In short, Totalum edges the overall ranking on ownership and automation, Webflow leads on design and CMS maturity, and Bubble leads on application complexity. None is the correct answer for all of those needs at once, which is why this comparison scores them on weighted criteria rather than declaring a universal best.

Sources

  • Vendor pricing pages (Totalum, Lovable, v0, Bolt.new, Webflow, Bubble), accessed 2026.
  • Vendor API and MCP documentation, accessed 2026.
  • Builderdex internal deploy tests, 2026.
  • Builderdex export and lock-in test runs, 2026.
  • Public vendor whitelabel and agency-plan documentation, accessed 2026.

Frequently asked questions

Which AI builder is best for a small independent real estate agency?

Small agencies that need a fast listing site with lead capture tend to do well on Totalum or Webflow. Totalum suits teams that want exportable Next.js code and API automation, while Webflow suits design-focused teams that prefer a visual CMS. Both offer entry tiers under $40 per month, and the right choice depends on whether the agency values code ownership or visual design control more.

Do these AI builders support IDX or MLS listing feeds?

None of the six builders ship a native MLS integration out of the box in 2026. Builders with an open API or MCP layer, such as Totalum, Bubble, and v0, can connect to third-party IDX providers like IDX Broker or Realtyna through API calls or plugins. Webflow relies on CMS imports or marketplace connectors, while purely front-end outputs require a separate backend to handle live feeds.
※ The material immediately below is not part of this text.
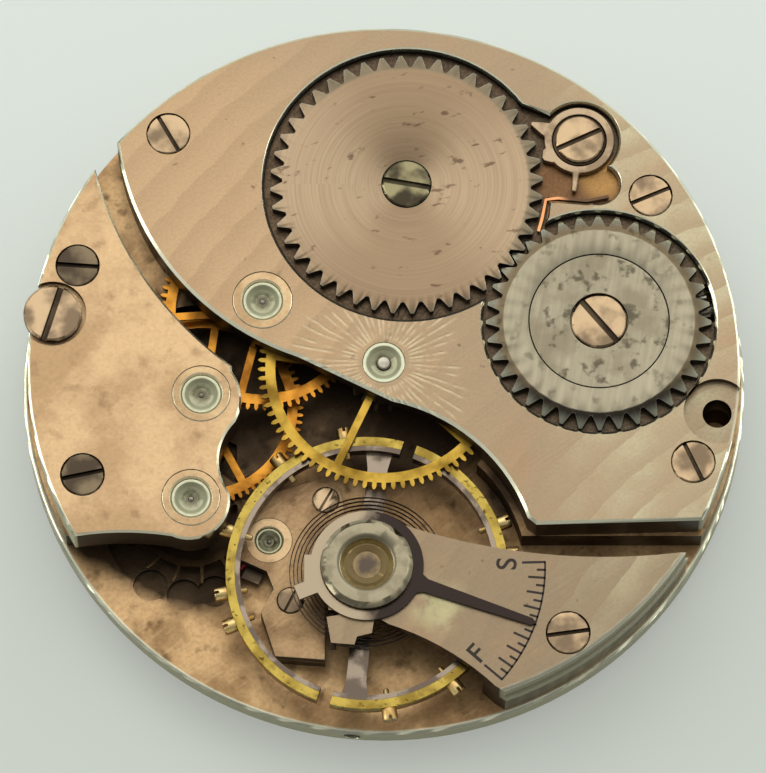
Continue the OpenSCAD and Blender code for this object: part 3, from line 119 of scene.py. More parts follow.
class Finish:
    """One material: its shader, and the nodes that make it vary over the surface."""

    def __init__(self, name, **constants):
        self.material = bpy.data.materials.new(name)
        self.material.use_nodes = True
        self.tree = self.material.node_tree
        self.shader = self.tree.nodes["Principled BSDF"]
        for key, value in constants.items():
            self.shader.inputs[key.replace("_", " ")].default_value = value

    def node(self, kind, settings, sockets, output=0):
        made = self.tree.nodes.new(kind)
        for key, value in settings.items():
            setattr(made, key, value)
        for key, value in sockets.items():
            self.feed(made.inputs[key], value)
        return Value(self, made.outputs[output])

    def feed(self, socket, value):
        if isinstance(value, Value):
            self.tree.links.new(value.socket, socket)
        else:
            socket.default_value = value

    def place(self, centre=(0, 0), turn=0.0, stretch=(1, 1, 1)):
        """Where a point of the piece is, in millimetres from a centre, turned and stretched."""
        point = self.node("ShaderNodeTexCoord", {}, {}, "Object")
        return self.node("ShaderNodeMapping", {"vector_type": "TEXTURE"}, {
            "Vector": point,
            "Location": (centre[0] * MM, centre[1] * MM, 0),
            "Rotation": (0, 0, math.radians(turn)),
            "Scale": [s * MM for s in stretch],
        })

    def noise(self, where, scale, detail=3.0):
        """A cloudy pattern from 0 to 1, with scale clouds to a millimetre."""
        sockets = {"Vector": where, "Scale": scale, "Detail": detail}
        return self.node("ShaderNodeTexNoise", {}, sockets)

    def ramp(self, value, low, high):
        """0 where the value is under low, 1 where it is over high, and smooth between."""
        sockets = {"Value": value, "From Min": low, "From Max": high}
        return self.node("ShaderNodeMapRange", {"interpolation_type": "SMOOTHSTEP"}, sockets)

    def blend(self, factor, under, over):
        """One colour laid over another, as far as the factor says."""
        return self.node("ShaderNodeMix", {"data_type": "RGBA"}, {0: factor, 6: under, 7: over}, 2)

    def radius(self, where):
        """How far a point is from the upright line through its centre."""
        flat = self.node("ShaderNodeVectorMath", {"operation": "MULTIPLY"}, {0: where, 1: (1, 1, 0)})
        return self.node("ShaderNodeVectorMath", {"operation": "LENGTH"}, {0: flat}, 1)

    def part(self, where, axis):
        """One of the three distances of a point: 0 to the right, 1 away, 2 up."""
        return self.node("ShaderNodeSeparateXYZ", {}, {0: where}, axis)

    def angle(self, where):
        """The direction of a point round its centre, in radians."""
        return self.maths_of("ARCTAN2", self.part(where, 1), self.part(where, 0))

    def maths_of(self, operation, first, second):
        return self.node("ShaderNodeMath", {"operation": operation}, {0: first, 1: second})

    def lean(self):
        """1 on a level face, 0 on an upright wall."""
        return self.part(self.node("ShaderNodeNewGeometry", {}, {}, 1), 2).size()

    def disc(self, centre, size, soft=0.15):
        """1 inside a circle round a centre, 0 outside it."""
        return 1 - self.ramp(self.radius(self.place(centre)), size - soft, size + soft)

    def painted_walls_and_bevel(self, colour, roughness, wall_shade, bevel, keep=0.0):
        """Upright walls painted dark as shade, and a polished bevel between them and the flat top
        painted pale as a highlight.
        """
        lean = self.lean()
        shaded_upright = (1 - self.ramp(lean, 0.15, 0.35)) * (1 - keep)
        highlit_slope = self.ramp(lean, 0.25, 0.45) * (1 - self.ramp(lean, 0.9, 0.98))
        # Painted shade on the walls, then a painted highlight on the bevel.
        colour = self.blend(shaded_upright * 0.9, colour, wall_shade)
        colour = self.blend(highlit_slope * 0.85, colour, bevel)
        return colour, roughness - 0.22 * highlit_slope

    def finish(self, colour=None, roughness=None, relief=None, depth=0.01):
        """Joins the varying colour, roughness and relief (depth in millimetres) to the shader."""
        if colour is not None:
            self.feed(self.shader.inputs["Base Color"], colour)
        if roughness is not None:
            self.feed(self.shader.inputs["Roughness"], roughness)
        if relief is not None:
            sockets = {"Strength": 1.0, "Distance": depth * MM, "Height": relief}
            self.feed(self.shader.inputs["Normal"], self.node("ShaderNodeBump", {}, sockets))
        return self.material


def gilt(name, bright, dull, stain, amount=0.6, shaded_places=(), rim_radius=BRIDGE_RIM):
    """Frosted gilding: a cloudy tone, fine grain, brown stains, and painted shade in the places
    named.
    """
    made = Finish(name, Metallic=0.9)
    where = made.place()
    cloud = made.ramp(made.noise(where, 0.3, 5.0), 0.38, 0.62)
    grain = made.noise(where, 5.0, 5.0)
    spots = made.ramp(made.noise(where, 1.1, 6.0), 0.54, 0.74)
    colour = made.blend(cloud, bright, dull)
    colour = made.blend(made.ramp(grain, 0.35, 0.7) * 0.22, colour, stain)
    colour = made.blend(spots * amount, colour, stain)
    scratch = made.ramp(made.noise(made.place(turn=38, stretch=(3, 0.5, 1)), 2.2, 4.0), 0.56, 0.66)
    colour = made.blend(scratch * made.lean() * amount * 0.4, colour, shade(226, 192, 146))
    shaded_mask = 0
    for centre, size in shaded_places:
        shaded_mask = shaded_mask + made.disc(centre, size, 0.9)
    if shaded_places:
        broken = 0.6 + 0.7 * made.noise(where, 0.7, 4.0)
        above = made.ramp(made.part(where, 2), -0.2, 0.2)
        # Painted shade: the places named are darkened, on the top side only.
        colour = made.blend((shaded_mask * broken * above).least(0.92), colour, shade(*PAINTED_SHADE))
    rim = made.ramp(made.radius(where), rim_radius - 0.1, rim_radius)
    rough = 0.4 + 0.14 * cloud + 0.12 * spots
    # Walls are painted dark as shade and the bevel pale as a highlight; the outer rim is painted pale
    # as a reflection of the table.
    colour, rough = made.painted_walls_and_bevel(colour, rough, shade(36, 29, 23), shade(222, 217, 190), rim)
    colour = made.blend(rim * 0.75, colour, shade(208, 207, 184))
    level = made.ramp(made.lean(), 0.75, 0.95)
    return made.finish(colour, rough - 0.12 * rim, grain * (0.12 + 0.88 * level), 0.012)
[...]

Can agencies whitelabel sites built with these tools for clients?

Whitelabel support varies. Totalum and Bubble offer agency-oriented whitelabel and client workspace features. Webflow provides client billing transfer and workspace seats rather than full whitelabel. Lovable, v0, and Bolt.new are oriented toward individual builders and offer limited or no formal whitelabel program, though exported code can be rehosted under an agency's own brand.
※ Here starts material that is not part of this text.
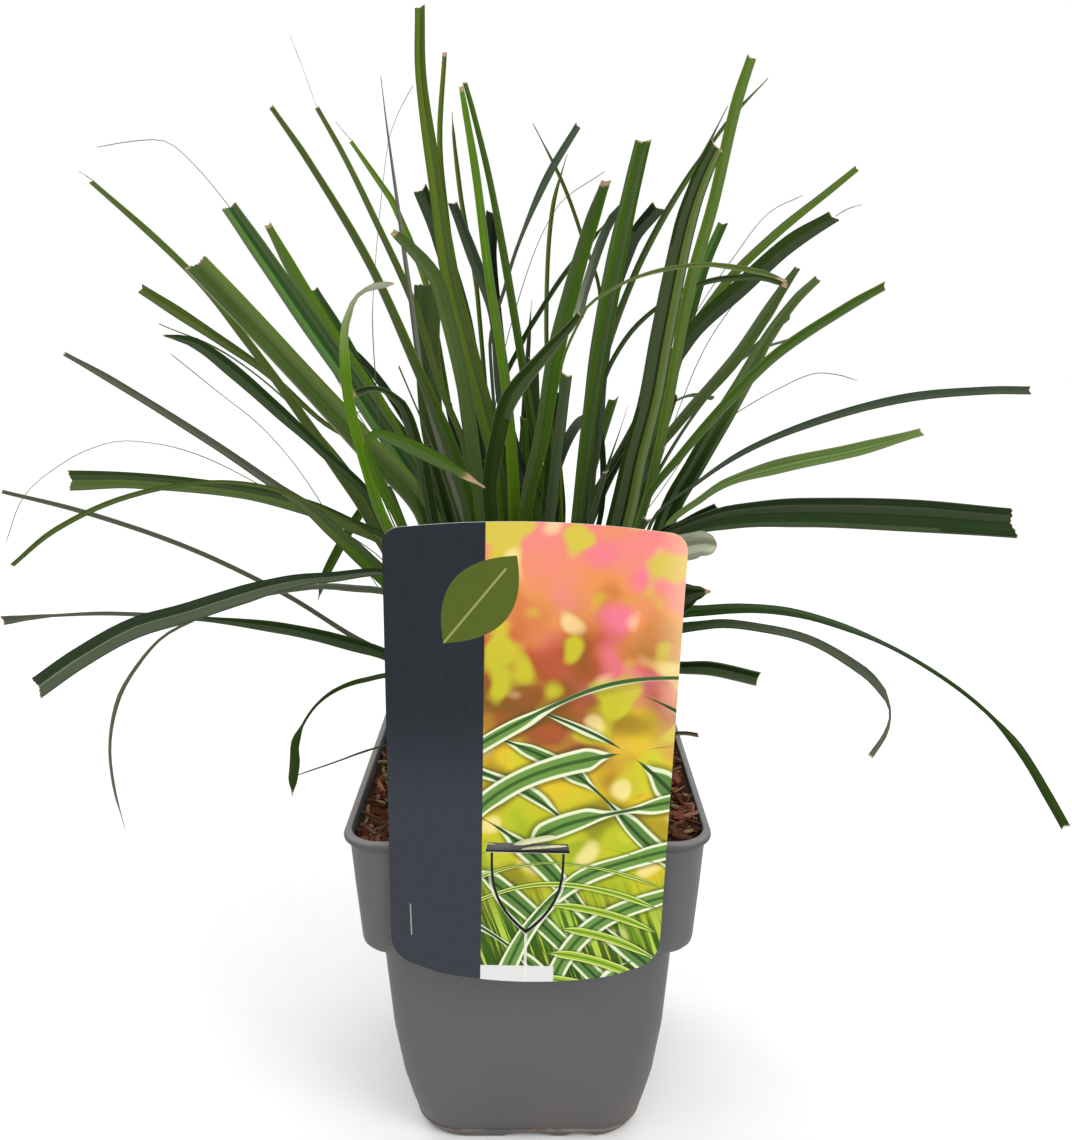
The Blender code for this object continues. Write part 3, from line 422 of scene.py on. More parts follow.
outside = offsets(FOOT_HALF, 0, (
    (-4, 5), (-4.5, 0.4), (-4.2, 0), (-1.6, 0), (-0.6, 0.3), (-0.1, 1.2),
    (0.9, 4.2), (0.85, 4.6), (0.35, 4.9), (0.5, 5.2),
))
outside += [(half * MM, height * MM) for height, half in reversed(BODY_TAPER)]
outside += offsets(BODY_TOP_HALF, STEP_HEIGHT, ((0.5, -0.5), (1.5, 0)))
outside += offsets(COLLAR_LOW_HALF, STEP_HEIGHT, ((-3.5, 0.6), (-1.6, 1.4), (-0.5, 3), (-0.1, 5)))
outside += offsets(COLLAR_LOW_HALF, COLLAR_LOW, ((0, 0), (1.5, 22)))
inside = [(COLLAR_LOW_HALF - WALL, COLLAR_LOW)]
inside += offsets(COLLAR_LOW_HALF - WALL, STEP_HEIGHT + WALL, ((-2, 1),))
inside += offsets(BODY_TOP_HALF - WALL, STEP_HEIGHT + WALL, ((1, 0),))
inside += [(half * MM - WALL, height * MM) for height, half in BODY_TAPER[:-1]]
inside += [(FOOT_HALF - WALL, FOOT_HEIGHT + WALL)]


print("stations outside", len(outside), "and inside", len(inside))

# %% [markdown]
# ## Cuts in the pot
# The drain holes are plain cylinders. Each notch in the foot is the shallow top of a large
# cylinder that lies on its side, two kinds to a side. One exact Boolean takes them all away,
# and the round foot under the floor's middle is added afterwards.

# %% Cuts in the pot
NOTCH_DEPTH = 3.3 * MM
NOTCHES = ((0, 13 * MM), (24 * MM, 7.5 * MM))
HOLE_RING = 36 * MM
HOLE_RADIUS = 4.5 * MM
MIDDLE_FOOT = 12 * MM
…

How often is this comparison updated?

Builderdex refreshes programmatic comparison pages monthly. Pricing is re-checked against vendor pages, and capability columns such as MCP/API support, deploy target, and whitelabel are re-tested in internal deploy runs. Where a vendor changes tiers or features mid-month, the page reflects the most recent verified data with the access date noted in the Sources section.